To build the new development paradigm, it is first necessary to further unify the domestic market and promote commodity and factor circulations, strengthen the foundational role of consumption in economic development, and enhance investment efficiency. This requires government efforts to update and revamp hardware infrastructure like traditional road transport, network information, and civil engineering, and entails better government support in software infrastructure, such as the business environment, market supervision, public services, and social security. At the same time, importance should be attached to facilitating domestic and international circulations by relying less on export-oriented policies and elevating rule-based governance levels and capacity. 

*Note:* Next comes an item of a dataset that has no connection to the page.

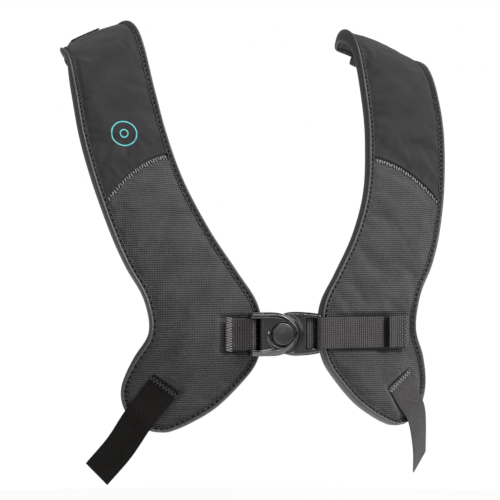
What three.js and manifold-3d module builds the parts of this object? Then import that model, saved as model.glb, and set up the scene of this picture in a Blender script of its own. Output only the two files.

The innovation-driven development strategy based on independent innovation requires a radical overhaul of innovation models. Independent innovation is buttressed by free exploration on technological frontiers, so full institutional guarantees are indispensable to the rights of innovation subjects to coordinate the interests of innovation beneficiaries and those suffering losses, building an innovation system that can not only incentivize innovation, but also ensure economic and social stability. 
All in all, modernizing the system and capacity for governance will play a basic role in the institutional guarantee for constructing the new development paradigm and smoothly realizing the long-range objective of bringing China’s per capita GDP up to the levels of moderately developed countries by 2035. Its theoretical logic and implementation path should be examined in greater depth. 
Guo Jinxing is an associate professor from the Center for Studies of Political Economy at Nankai University.